A federal appeals court has ruled that job applicants cannot sue an employer under the Age Discrimination in Employment Act for promulgating policies and practices that discriminate in hiring on the basis of age.
The ruling is a major setback for victims of age discrimination in hiring, which for years has been widespread, overt and unaddressed.
The full 11th Circuit of Appeals in Atlanta, in a ruling dated Oct. 5, ruled the Age Discrimination in Employment Act of 1967 “makes it clear that an applicant for employment cannot sue an employer for disparate impact because the applicant has no “status as an employee.’” The ruling overturns an earlier 2-1 ruling by a three-judge panel holding that the ADEA permits older job applicants to sue for age discrimination in hiring. The 11th circuit has jurisdiction over cases in Alabama, Florida and Georgia.
The ruling graphically illustrates the lack of protection afforded to older workers compared to victims of other types of employment discrimination. Job applicants are permitted to file so-called disparate impact lawsuits under Title VII of the Civil Rights Act, which prohibits discrimination on the basis of race, sex, religion, color and national origin.
The ruling came in the case of Richard M. Villarreal who, beginning at age 49, applied seven times over the Internet for a position as a territory manager at R.J. Reynolds Tobacco Co. He was never hired and he was never told why his applications were rejected.
The 11th Circuit’s ruling deprives older job applicants of a way to counter modern-day age discrimination in hiring, including the use of covert Internet screening tools.
After being contacted by a whistle blower, a law firm told Villarreal that Reynolds had contracted with two recruiting firms to develop internet screening tools to target young job applicants for hire and screen out applicant having eight to ten years of experience.
Villarreal filed suit in 2010 against Reynolds and a staffing firm, Pinstripe, Inc., alleging disparate treatment and disparate impact discrimination.

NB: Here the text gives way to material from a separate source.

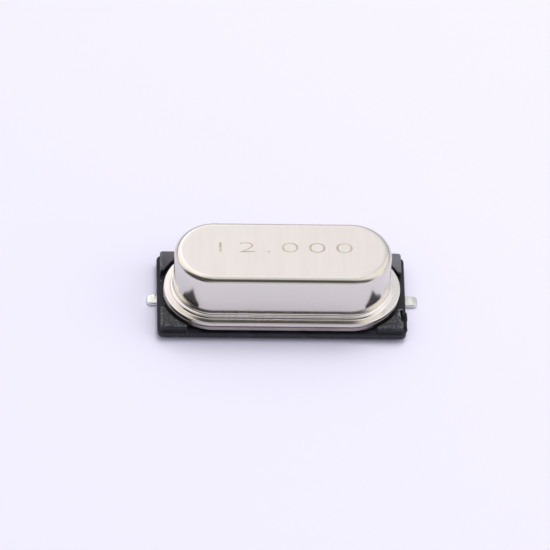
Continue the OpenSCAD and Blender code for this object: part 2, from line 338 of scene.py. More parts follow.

The disparate treatment theory requires the plaintiff to prove the employer engaged in intentional age discrimination whereas the disparate impact theory argues the employer adopted a seemingly neutral policy or practice that had a disproportionate and adverse impact upon older job applicants. The plaintiff is not required to show intentional discrimination under the disparate impact theory.
Villarreal’s case now hangs by a thin thread.
The appeal’s court affirmed the lower court’s dismissal of Villarreal’s disparate treatment claim because it was filed after the statute of limitations expired. The Court agreed that Villarreal failed to exercise “diligence’ because he did not ask Reynolds why he was not hired in 2007. The appeals court remanded the case back to the lower court so Villarreal could pursue a “continuing-violation” theory that would render his 2007 claim timely.
The appeals court said the ADEA does not permit job applicants to use the so-called disparate impact theory, which challenges company-wide employment policies and practices that adversely affect older job applicants. The court refused to defer to the Equal Employment Opportunity Commission’s argument that the ADEA does permit disparate impact lawsuits “because we do not defer to an agency’s interpretation of a statute when the text is clear.”
The ruling eliminates any means of redress for thousands of older job applicants who applied for positions at Reynolds only to have their applications diverted into a digital trash can sight unseen.
The case is Villarreal v. R.J. Reynolds Tobacco Co., No. 15-10602,(11th Cir.).